What the task asks.
Extract the complete data exactly as given.

------

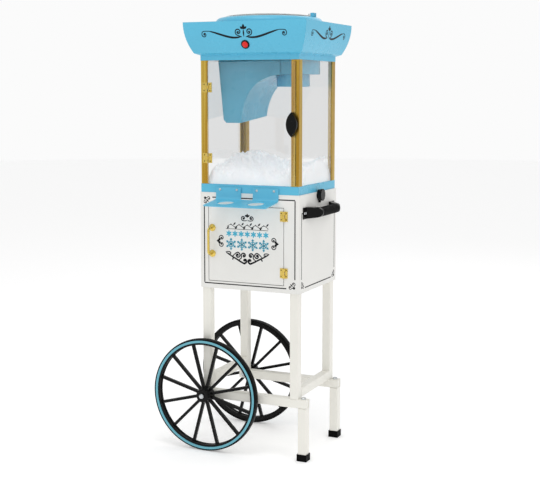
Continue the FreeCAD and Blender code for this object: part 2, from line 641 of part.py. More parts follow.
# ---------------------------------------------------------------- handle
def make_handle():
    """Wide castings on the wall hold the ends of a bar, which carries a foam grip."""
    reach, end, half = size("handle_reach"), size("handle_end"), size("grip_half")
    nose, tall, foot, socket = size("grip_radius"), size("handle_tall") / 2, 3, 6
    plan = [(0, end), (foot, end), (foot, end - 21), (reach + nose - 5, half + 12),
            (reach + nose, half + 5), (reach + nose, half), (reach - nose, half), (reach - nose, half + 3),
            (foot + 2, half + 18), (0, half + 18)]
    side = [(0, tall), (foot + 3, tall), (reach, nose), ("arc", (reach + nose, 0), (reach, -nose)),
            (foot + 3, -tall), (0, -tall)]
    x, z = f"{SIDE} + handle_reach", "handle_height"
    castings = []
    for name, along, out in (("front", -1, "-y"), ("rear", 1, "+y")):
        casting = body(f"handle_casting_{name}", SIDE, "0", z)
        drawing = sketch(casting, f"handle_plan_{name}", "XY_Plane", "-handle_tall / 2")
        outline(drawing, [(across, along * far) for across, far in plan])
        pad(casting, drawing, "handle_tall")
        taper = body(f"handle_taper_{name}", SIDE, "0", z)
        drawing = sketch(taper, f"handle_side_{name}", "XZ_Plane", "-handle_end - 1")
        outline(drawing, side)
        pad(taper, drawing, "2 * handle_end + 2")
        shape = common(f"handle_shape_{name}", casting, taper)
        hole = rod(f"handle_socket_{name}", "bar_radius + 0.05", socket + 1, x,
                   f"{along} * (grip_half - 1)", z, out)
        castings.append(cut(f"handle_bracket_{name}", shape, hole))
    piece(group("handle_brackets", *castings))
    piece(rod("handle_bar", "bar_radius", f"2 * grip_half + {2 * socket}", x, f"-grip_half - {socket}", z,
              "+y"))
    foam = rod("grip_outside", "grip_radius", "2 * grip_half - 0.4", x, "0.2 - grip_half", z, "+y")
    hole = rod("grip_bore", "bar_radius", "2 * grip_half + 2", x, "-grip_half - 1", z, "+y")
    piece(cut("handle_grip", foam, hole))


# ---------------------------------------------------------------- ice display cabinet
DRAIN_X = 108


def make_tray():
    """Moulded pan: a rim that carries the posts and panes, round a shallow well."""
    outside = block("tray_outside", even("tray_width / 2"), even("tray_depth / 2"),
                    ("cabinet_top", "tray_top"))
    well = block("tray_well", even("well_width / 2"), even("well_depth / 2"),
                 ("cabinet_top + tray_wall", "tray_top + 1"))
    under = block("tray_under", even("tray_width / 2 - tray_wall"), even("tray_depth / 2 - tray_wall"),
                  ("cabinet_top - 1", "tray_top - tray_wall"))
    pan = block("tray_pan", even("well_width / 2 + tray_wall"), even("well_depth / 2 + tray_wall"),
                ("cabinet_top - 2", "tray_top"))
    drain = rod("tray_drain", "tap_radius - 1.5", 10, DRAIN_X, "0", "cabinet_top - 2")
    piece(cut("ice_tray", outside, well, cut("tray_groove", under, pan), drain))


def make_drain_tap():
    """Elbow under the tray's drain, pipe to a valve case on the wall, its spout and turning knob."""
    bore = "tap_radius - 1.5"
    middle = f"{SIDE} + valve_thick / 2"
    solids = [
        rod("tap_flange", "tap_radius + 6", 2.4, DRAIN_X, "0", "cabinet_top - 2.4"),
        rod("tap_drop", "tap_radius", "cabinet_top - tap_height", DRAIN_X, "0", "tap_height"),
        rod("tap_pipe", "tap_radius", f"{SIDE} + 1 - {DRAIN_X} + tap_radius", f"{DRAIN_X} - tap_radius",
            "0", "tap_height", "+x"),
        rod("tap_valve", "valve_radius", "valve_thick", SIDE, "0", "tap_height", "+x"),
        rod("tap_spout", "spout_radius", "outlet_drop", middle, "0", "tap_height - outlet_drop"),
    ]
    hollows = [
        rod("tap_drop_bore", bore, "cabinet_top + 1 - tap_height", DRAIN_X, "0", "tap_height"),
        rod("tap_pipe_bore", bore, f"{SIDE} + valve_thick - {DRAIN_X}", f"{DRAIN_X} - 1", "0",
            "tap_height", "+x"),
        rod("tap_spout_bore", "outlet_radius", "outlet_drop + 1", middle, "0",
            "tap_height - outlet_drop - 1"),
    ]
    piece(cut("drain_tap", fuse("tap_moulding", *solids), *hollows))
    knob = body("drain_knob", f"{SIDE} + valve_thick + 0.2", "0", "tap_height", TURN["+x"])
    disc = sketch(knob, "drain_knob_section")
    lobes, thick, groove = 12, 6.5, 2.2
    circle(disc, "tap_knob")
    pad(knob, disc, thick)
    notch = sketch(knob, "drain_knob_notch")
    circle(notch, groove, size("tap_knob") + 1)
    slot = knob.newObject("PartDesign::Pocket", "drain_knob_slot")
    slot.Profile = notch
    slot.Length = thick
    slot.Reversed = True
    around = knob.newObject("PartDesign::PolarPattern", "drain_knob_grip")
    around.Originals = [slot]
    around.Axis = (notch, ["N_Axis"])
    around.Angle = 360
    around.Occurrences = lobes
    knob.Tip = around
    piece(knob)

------

Answer to this task.
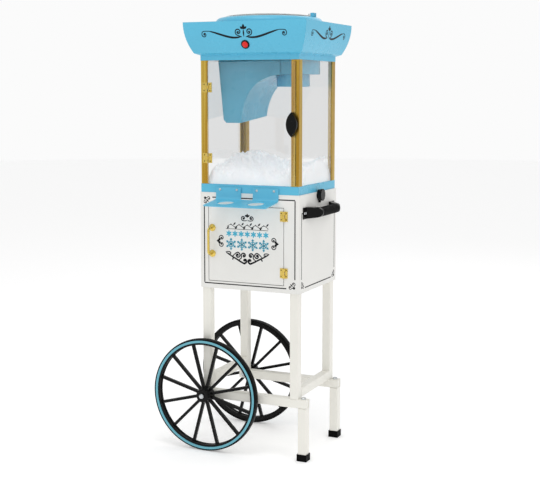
Continue the FreeCAD and Blender code for this object: part 2, from line 641 of part.py. More parts follow.
# ---------------------------------------------------------------- handle
def make_handle():
    """Wide castings on the wall hold the ends of a bar, which carries a foam grip."""
    reach, end, half = size("handle_reach"), size("handle_end"), size("grip_half")
    nose, tall, foot, socket = size("grip_radius"), size("handle_tall") / 2, 3, 6
    plan = [(0, end), (foot, end), (foot, end - 21), (reach + nose - 5, half + 12),
            (reach + nose, half + 5), (reach + nose, half), (reach - nose, half), (reach - nose, half + 3),
            (foot + 2, half + 18), (0, half + 18)]
    side = [(0, tall), (foot + 3, tall), (reach, nose), ("arc", (reach + nose, 0), (reach, -nose)),
            (foot + 3, -tall), (0, -tall)]
    x, z = f"{SIDE} + handle_reach", "handle_height"
    castings = []
    for name, along, out in (("front", -1, "-y"), ("rear", 1, "+y")):
        casting = body(f"handle_casting_{name}", SIDE, "0", z)
        drawing = sketch(casting, f"handle_plan_{name}", "XY_Plane", "-handle_tall / 2")
        outline(drawing, [(across, along * far) for across, far in plan])
        pad(casting, drawing, "handle_tall")
        taper = body(f"handle_taper_{name}", SIDE, "0", z)
        drawing = sketch(taper, f"handle_side_{name}", "XZ_Plane", "-handle_end - 1")
        outline(drawing, side)
        pad(taper, drawing, "2 * handle_end + 2")
        shape = common(f"handle_shape_{name}", casting, taper)
        hole = rod(f"handle_socket_{name}", "bar_radius + 0.05", socket + 1, x,
                   f"{along} * (grip_half - 1)", z, out)
        castings.append(cut(f"handle_bracket_{name}", shape, hole))
    piece(group("handle_brackets", *castings))
    piece(rod("handle_bar", "bar_radius", f"2 * grip_half + {2 * socket}", x, f"-grip_half - {socket}", z,
              "+y"))
    foam = rod("grip_outside", "grip_radius", "2 * grip_half - 0.4", x, "0.2 - grip_half", z, "+y")
    hole = rod("grip_bore", "bar_radius", "2 * grip_half + 2", x, "-grip_half - 1", z, "+y")
    piece(cut("handle_grip", foam, hole))


# ---------------------------------------------------------------- ice display cabinet
DRAIN_X = 108


def make_tray():
    """Moulded pan: a rim that carries the posts and panes, round a shallow well."""
    outside = block("tray_outside", even("tray_width / 2"), even("tray_depth / 2"),
                    ("cabinet_top", "tray_top"))
    well = block("tray_well", even("well_width / 2"), even("well_depth / 2"),
                 ("cabinet_top + tray_wall", "tray_top + 1"))
    under = block("tray_under", even("tray_width / 2 - tray_wall"), even("tray_depth / 2 - tray_wall"),
                  ("cabinet_top - 1", "tray_top - tray_wall"))
    pan = block("tray_pan", even("well_width / 2 + tray_wall"), even("well_depth / 2 + tray_wall"),
                ("cabinet_top - 2", "tray_top"))
    drain = rod("tray_drain", "tap_radius - 1.5", 10, DRAIN_X, "0", "cabinet_top - 2")
    piece(cut("ice_tray", outside, well, cut("tray_groove", under, pan), drain))


def make_drain_tap():
    """Elbow under the tray's drain, pipe to a valve case on the wall, its spout and turning knob."""
    bore = "tap_radius - 1.5"
    middle = f"{SIDE} + valve_thick / 2"
    solids = [
        rod("tap_flange", "tap_radius + 6", 2.4, DRAIN_X, "0", "cabinet_top - 2.4"),
        rod("tap_drop", "tap_radius", "cabinet_top - tap_height", DRAIN_X, "0", "tap_height"),
        rod("tap_pipe", "tap_radius", f"{SIDE} + 1 - {DRAIN_X} + tap_radius", f"{DRAIN_X} - tap_radius",
            "0", "tap_height", "+x"),
        rod("tap_valve", "valve_radius", "valve_thick", SIDE, "0", "tap_height", "+x"),
        rod("tap_spout", "spout_radius", "outlet_drop", middle, "0", "tap_height - outlet_drop"),
    ]
    hollows = [
        rod("tap_drop_bore", bore, "cabinet_top + 1 - tap_height", DRAIN_X, "0", "tap_height"),
        rod("tap_pipe_bore", bore, f"{SIDE} + valve_thick - {DRAIN_X}", f"{DRAIN_X} - 1", "0",
            "tap_height", "+x"),
        rod("tap_spout_bore", "outlet_radius", "outlet_drop + 1", middle, "0",
            "tap_height - outlet_drop - 1"),
    ]
    piece(cut("drain_tap", fuse("tap_moulding", *solids), *hollows))
    knob = body("drain_knob", f"{SIDE} + valve_thick + 0.2", "0", "tap_height", TURN["+x"])
    disc = sketch(knob, "drain_knob_section")
    lobes, thick, groove = 12, 6.5, 2.2
    circle(disc, "tap_knob")
    pad(knob, disc, thick)
    notch = sketch(knob, "drain_knob_notch")
    circle(notch, groove, size("tap_knob") + 1)
    slot = knob.newObject("PartDesign::Pocket", "drain_knob_slot")
    slot.Profile = notch
    slot.Length = thick
    slot.Reversed = True
    around = knob.newObject("PartDesign::PolarPattern", "drain_knob_grip")
    around.Originals = [slot]
    around.Axis = (notch, ["N_Axis"])
    around.Angle = 360
    around.Occurrences = lobes
    knob.Tip = around
    piece(knob)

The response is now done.